▶ **PROBLEM TO SOLVE**
Output all of the data below exactly as given.

▶ **RECORDED DATA**
%%

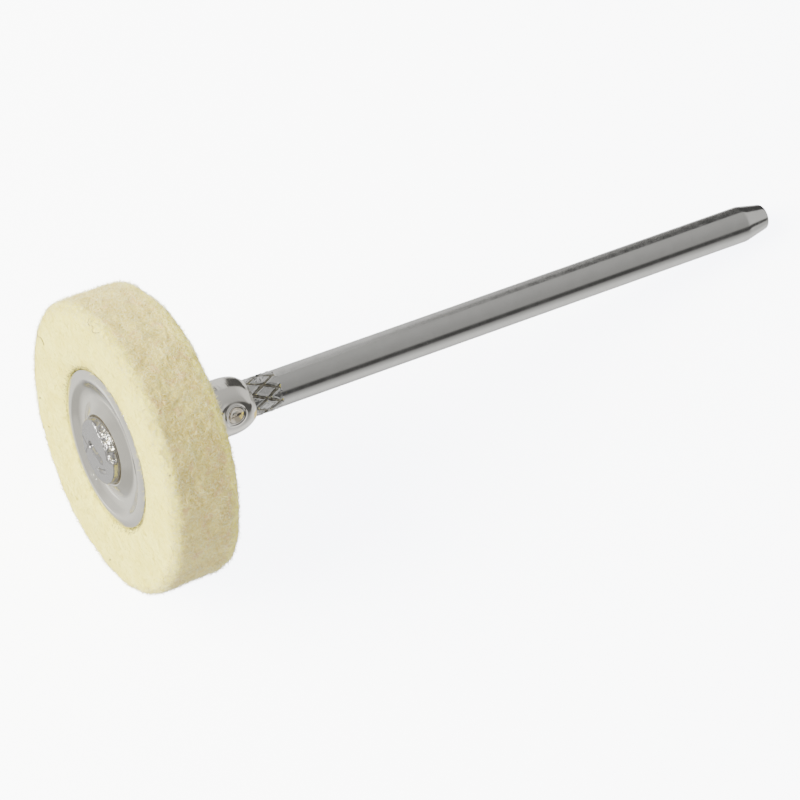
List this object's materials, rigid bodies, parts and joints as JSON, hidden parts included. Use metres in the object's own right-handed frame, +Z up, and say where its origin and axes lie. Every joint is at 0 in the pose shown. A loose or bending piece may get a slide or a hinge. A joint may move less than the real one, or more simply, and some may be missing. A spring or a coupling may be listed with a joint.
{
  "type": "felt polishing wheel",
  "caption": "Small felt polishing disc held between two dished metal washers on a crimped hub sleeve, mounted on a straight steel mandrel for a rotary handpiece.",
  "frame": {"origin": "centre of the flat end face of the shank, where it butts against the stop in a handpiece's collet", "axes": "+Y along the spin axis, from the felt wheel towards the end of the shank; the wheel's working face looks towards -Y; +Z up"},
  "size_m": [0.0184, 0.0484, 0.0184],
  "materials": {
    "felt": "dense cream wool felt, fuzzy, cut rim darker than the faces",
    "nickel_plate": "polished nickel plate on brass",
    "shank_steel": "centreless-ground steel, satin to bright"
  },
  "bodies": {
    "root": {"felt_wheel": "felt", "front_washer": "nickel_plate", "rear_washer": "nickel_plate", "hub_sleeve": "nickel_plate", "mandrel": "shank_steel"}
  },
  "joints": []
}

%%

▶ **RESULT FOR THIS EXERCISE**
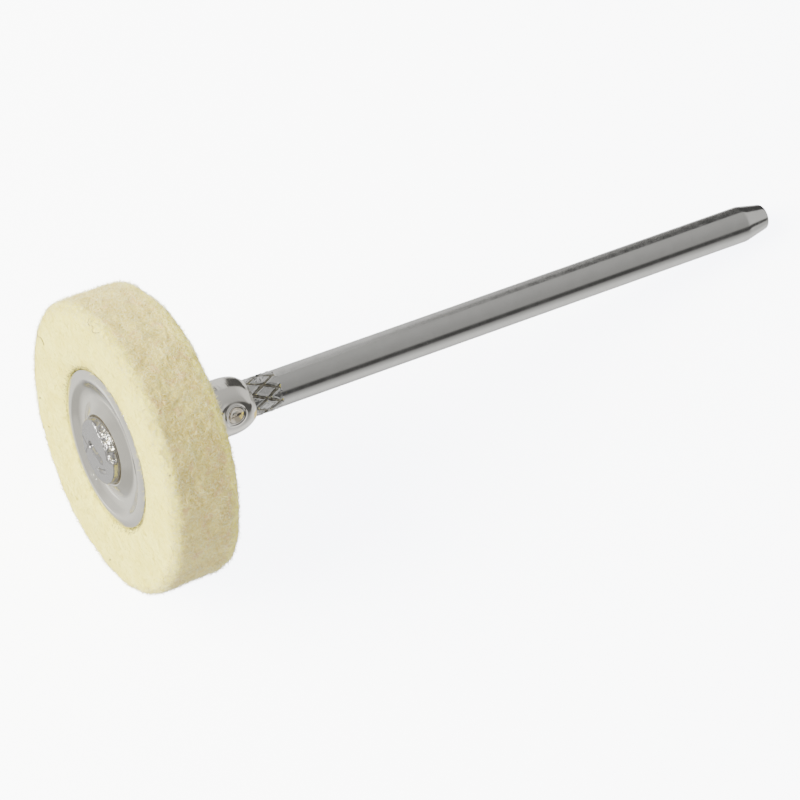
List this object's materials, rigid bodies, parts and joints as JSON, hidden parts included. Use metres in the object's own right-handed frame, +Z up, and say where its origin and axes lie. Every joint is at 0 in the pose shown. A loose or bending piece may get a slide or a hinge. A joint may move less than the real one, or more simply, and some may be missing. A spring or a coupling may be listed with a joint.
{
  "type": "felt polishing wheel",
  "caption": "Small felt polishing disc held between two dished metal washers on a crimped hub sleeve, mounted on a straight steel mandrel for a rotary handpiece.",
  "frame": {"origin": "centre of the flat end face of the shank, where it butts against the stop in a handpiece's collet", "axes": "+Y along the spin axis, from the felt wheel towards the end of the shank; the wheel's working face looks towards -Y; +Z up"},
  "size_m": [0.0184, 0.0484, 0.0184],
  "materials": {
    "felt": "dense cream wool felt, fuzzy, cut rim darker than the faces",
    "nickel_plate": "polished nickel plate on brass",
    "shank_steel": "centreless-ground steel, satin to bright"
  },
  "bodies": {
    "root": {"felt_wheel": "felt", "front_washer": "nickel_plate", "rear_washer": "nickel_plate", "hub_sleeve": "nickel_plate", "mandrel": "shank_steel"}
  },
  "joints": []
}